Analysis of San Francisco Michelin Recipients and Culinary EducationAdviser | Saturday, February 12th, 2011 | 2 Comments »
The San Francisco’s Michelin Star breakdown reveals that those that are considered to be at the highest level of refined cooking does not require a formal classroom-based culinary education although a culinary degree can be useful.
Neither Thomas Keller no Christopher Kostow attended culinary school although Kostow, as well as 1 star winner Mark Sullivan, earned a degree in Philosophy. Both of these chefs earned 3 Michelin Stars.

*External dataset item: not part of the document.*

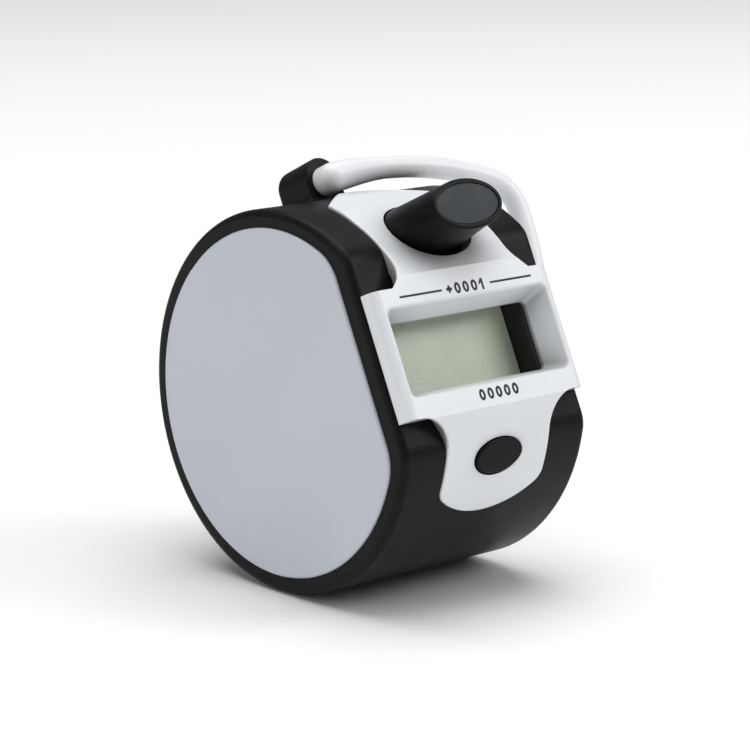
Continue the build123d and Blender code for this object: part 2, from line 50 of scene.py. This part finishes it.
class Shader:
    """Small helper that builds one node material."""

    def __init__(self, name):
        self.material = bpy.data.materials.new(name)
        self.material.use_nodes = True
        self.tree = self.material.node_tree
        self.surface = self.tree.nodes["Principled BSDF"]
        self.place = self.add("ShaderNodeTexCoord")

    def add(self, kind, **values):
        node = self.tree.nodes.new(kind)
        for key, value in values.items():
            setattr(node, key, value)
        return node

    def link(self, source, target):
        self.tree.links.new(source, target)

    def noise(self, scale, detail=3.0, roughness=0.5, stretch=(1, 1, 1)):
        """Noise in object coordinates, in metres; scale is features per metre."""
        mapping = self.add("ShaderNodeMapping")
        mapping.inputs["Scale"].default_value = stretch
        self.link(self.place.outputs["Object"], mapping.inputs["Vector"])
        texture = self.add("ShaderNodeTexNoise")
        texture.inputs["Scale"].default_value = scale
        texture.inputs["Detail"].default_value = detail
        texture.inputs["Roughness"].default_value = roughness
        self.link(mapping.outputs["Vector"], texture.inputs["Vector"])
        return texture.outputs["Fac"]

    def span(self, source, low, high, from_low=0.3, from_high=0.7):
        """Maps a factor to a range of numbers."""
        node = self.add("ShaderNodeMapRange")
        node.inputs["From Min"].default_value = from_low
        node.inputs["From Max"].default_value = from_high
        node.inputs["To Min"].default_value = low
        node.inputs["To Max"].default_value = high
        self.link(source, node.inputs["Value"])
        return node.outputs["Result"]

    def blend(self, source, first, second):
        """Mixes two colours by a factor."""
        node = self.add("ShaderNodeMix", data_type="RGBA")
        self.link(source, node.inputs["Factor"])
        node.inputs["A"].default_value = (*first, 1)
        node.inputs["B"].default_value = (*second, 1)
        return node.outputs["Result"]

    def bump(self, source, strength, distance):
        node = self.add("ShaderNodeBump")
        node.inputs["Strength"].default_value = strength
        node.inputs["Distance"].default_value = distance
        self.link(source, node.inputs["Height"])
        self.link(node.outputs["Normal"], self.surface.inputs["Normal"])

    def set(self, **values):
        for key, value in values.items():
            self.surface.inputs[key.replace("_", " ")].default_value = value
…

Amongst the 2 star winners, only David Kinch attended culinary school and he had graduated from Johnson & Wales in 1981. Douglas Keane is a college graduate but of Cornell’s acclaimed School of Hospitality Management.
The California Culinary Academy can boast that they have 5 recipients that received 1 Michelin Star. CCA is now known as Le Cordon Bleu San Francisco.

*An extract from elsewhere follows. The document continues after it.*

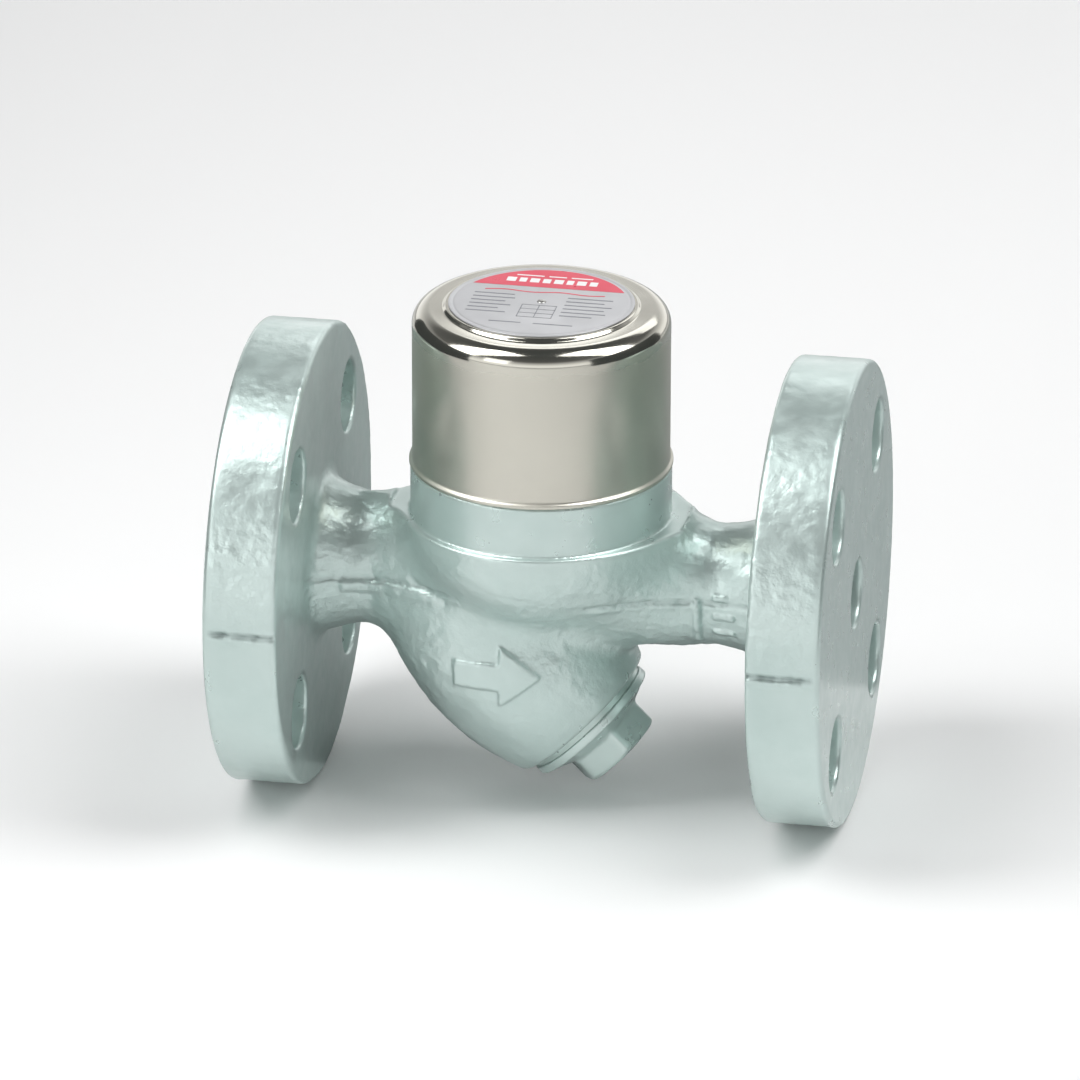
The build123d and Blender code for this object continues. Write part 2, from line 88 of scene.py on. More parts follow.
def round_cone(p, a, b, r1, r2):
    """A ball of radius r1 at a, joined by a taper to a ball of radius r2 at b."""
    a, b = np.array(a), np.array(b)
    ba = b - a
    l2 = ba @ ba
    rr = r1 - r2
    a2 = l2 - rr * rr
    pa = p - a
    y = pa @ ba
    z = y - l2
    x2 = ((pa * l2 - y[:, None] * ba) ** 2).sum(1)
    y2 = y * y * l2
    z2 = z * z * l2
    k = np.sign(rr) * rr * rr * x2
    low_end = np.sqrt(x2 + y2) / l2 - r1
    high_end = np.sqrt(x2 + z2) / l2 - r2
    side = (np.sqrt(x2 * a2 / l2) + y * rr) / l2 - r1
    out = np.where(np.sign(y) * a2 * y2 < k, low_end, side)
    return np.where(np.sign(z) * a2 * z2 > k, high_end, out)


def polygon_distance(x, y, points):
    """Signed distance in the plane to a closed polygon."""
    points = np.array(points, float)
    best = np.full(x.shape, 1e9)
    sign = np.ones(x.shape)
    for (ax, ay), (bx, by) in zip(points, np.roll(points, -1, axis=0)):
        ex, ey = bx - ax, by - ay
        wx, wy = x - ax, y - ay
        t = np.clip((wx * ex + wy * ey) / (ex * ex + ey * ey), 0, 1)
        best = np.minimum(best, (wx - ex * t) ** 2 + (wy - ey * t) ** 2)
        crosses = ((ay > y) != (by > y)) & (x < (bx - ax) * (y - ay) / (by - ay + 1e-12) + ax)
        sign = np.where(crosses, -sign, sign)
    return np.sqrt(best) * sign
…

Another local school showed as Tante Marie Cooking School had two Michelin recipients with Executive Pastry Chefs Mie Uchida and Melissa Chou.
However, most of those awarded Michelin Stars attended culinary school outside of the Bay area.

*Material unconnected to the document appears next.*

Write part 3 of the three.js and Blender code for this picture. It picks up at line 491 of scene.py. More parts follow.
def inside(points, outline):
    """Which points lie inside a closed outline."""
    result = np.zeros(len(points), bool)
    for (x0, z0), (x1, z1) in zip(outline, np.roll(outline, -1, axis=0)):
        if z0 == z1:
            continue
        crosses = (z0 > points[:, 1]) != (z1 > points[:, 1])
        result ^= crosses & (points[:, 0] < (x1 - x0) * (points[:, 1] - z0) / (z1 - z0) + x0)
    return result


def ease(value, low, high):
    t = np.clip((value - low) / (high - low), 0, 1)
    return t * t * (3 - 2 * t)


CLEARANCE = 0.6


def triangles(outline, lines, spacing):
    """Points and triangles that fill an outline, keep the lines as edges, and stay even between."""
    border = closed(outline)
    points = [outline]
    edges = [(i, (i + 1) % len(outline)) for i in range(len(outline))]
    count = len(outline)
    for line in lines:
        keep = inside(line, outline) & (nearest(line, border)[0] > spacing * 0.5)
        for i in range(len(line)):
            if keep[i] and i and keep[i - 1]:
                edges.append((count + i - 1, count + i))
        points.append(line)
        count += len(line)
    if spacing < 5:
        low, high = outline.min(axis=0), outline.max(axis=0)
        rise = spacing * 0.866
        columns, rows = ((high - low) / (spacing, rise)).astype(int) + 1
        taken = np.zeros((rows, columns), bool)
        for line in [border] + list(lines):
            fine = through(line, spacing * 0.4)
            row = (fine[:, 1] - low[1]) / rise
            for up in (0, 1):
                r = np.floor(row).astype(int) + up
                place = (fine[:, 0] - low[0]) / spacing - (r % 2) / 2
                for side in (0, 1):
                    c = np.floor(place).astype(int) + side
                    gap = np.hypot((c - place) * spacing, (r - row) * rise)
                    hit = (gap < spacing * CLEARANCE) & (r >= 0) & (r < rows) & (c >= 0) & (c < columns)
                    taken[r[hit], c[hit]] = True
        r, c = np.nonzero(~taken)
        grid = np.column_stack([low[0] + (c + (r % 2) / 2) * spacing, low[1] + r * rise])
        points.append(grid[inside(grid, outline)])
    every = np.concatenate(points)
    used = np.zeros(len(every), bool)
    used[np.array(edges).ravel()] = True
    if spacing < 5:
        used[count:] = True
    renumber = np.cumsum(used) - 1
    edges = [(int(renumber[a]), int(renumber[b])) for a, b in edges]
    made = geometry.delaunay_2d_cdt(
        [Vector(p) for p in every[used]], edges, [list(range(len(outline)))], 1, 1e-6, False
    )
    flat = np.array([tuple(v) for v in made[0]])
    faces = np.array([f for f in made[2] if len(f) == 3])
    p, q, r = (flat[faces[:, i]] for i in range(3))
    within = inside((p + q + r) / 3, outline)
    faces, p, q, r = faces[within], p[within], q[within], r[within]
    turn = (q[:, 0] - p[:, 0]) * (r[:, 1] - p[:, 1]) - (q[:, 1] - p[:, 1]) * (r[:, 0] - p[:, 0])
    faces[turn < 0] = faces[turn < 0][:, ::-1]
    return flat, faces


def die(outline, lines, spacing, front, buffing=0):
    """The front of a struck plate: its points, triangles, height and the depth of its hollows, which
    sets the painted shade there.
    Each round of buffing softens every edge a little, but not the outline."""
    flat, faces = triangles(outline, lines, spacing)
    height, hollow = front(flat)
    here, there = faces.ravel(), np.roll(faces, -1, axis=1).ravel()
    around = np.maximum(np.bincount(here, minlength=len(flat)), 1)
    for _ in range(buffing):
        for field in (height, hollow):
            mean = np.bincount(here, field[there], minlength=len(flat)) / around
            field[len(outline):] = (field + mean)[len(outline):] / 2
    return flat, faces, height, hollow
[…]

Once again, the Culinary Institute of America carried the majority of recipients that attended culinary school with a total of 8 while Johnson & Wales had three graduates on the list. This makes sense as Johnson & Wales is across the country and although they have prestige, it does not match the CIA when it comes to reputation.
The French Culinary Institute of Manhattan had two on the list and there were three chefs that had attended culinary school but did so outside of the United States.
Education in general is not to be dismissed and it is important to see other areas of study some of these recipients focused in. There were those that studied business and economics like Richard Reddington, Dominique Creen, and Mourhad Lahlou. Other chefs found studying Art beneficial such as Nancy Oakes who graduated from San Francisco.
As one can see, attending culinary school can help you reach excellence but it is not the only way.
What do you say? Agree or disagree with this analysis?